In this series I detail the few series I have given a 5/5 too and why.

What is it?
The Divine Comedy written over the course of 12 years is an epic poem by Dante Alighieri after he was exiled from his home city of Florence by his political opponents.
The series details Dante’s journey through Hell, Purgatory and Finally Heaven, the whole of which is allegorical of the soul’s journey from darkness into light, as Dante discusses and learns of the underlying divine nature of the whole of the cosmos.

Why do I love it?
When I say I love The Divine Comedy, I often get one of two responses:

A: Wow that’s really intellectual, I could never read that!
B: Wow…you’re just trying to look smart.

When it comes to the second position, that position really makes me sad because I do have a genuine love for the Divine Comedy and am perfectly willing to discuss it anytime or way you want.

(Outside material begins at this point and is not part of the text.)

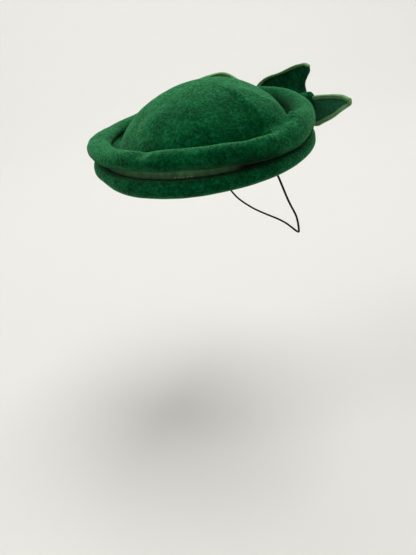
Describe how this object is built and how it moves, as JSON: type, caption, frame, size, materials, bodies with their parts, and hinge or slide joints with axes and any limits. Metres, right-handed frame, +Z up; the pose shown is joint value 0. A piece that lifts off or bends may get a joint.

I don’t just make myself like it to look smart or have a sort of dry intellectual appreciation for The Divine Comedy and its importance in art history, I really do enjoy reading it and love it.

The second position I am more sympathetic towards, but if you have any desire at all, I would recommend trying it, it’s actually not as hard as you might think. Dante was specifically trying to write for the common man, which is why he wrote in Italian instead of Latin, which itself was very strange back in the day.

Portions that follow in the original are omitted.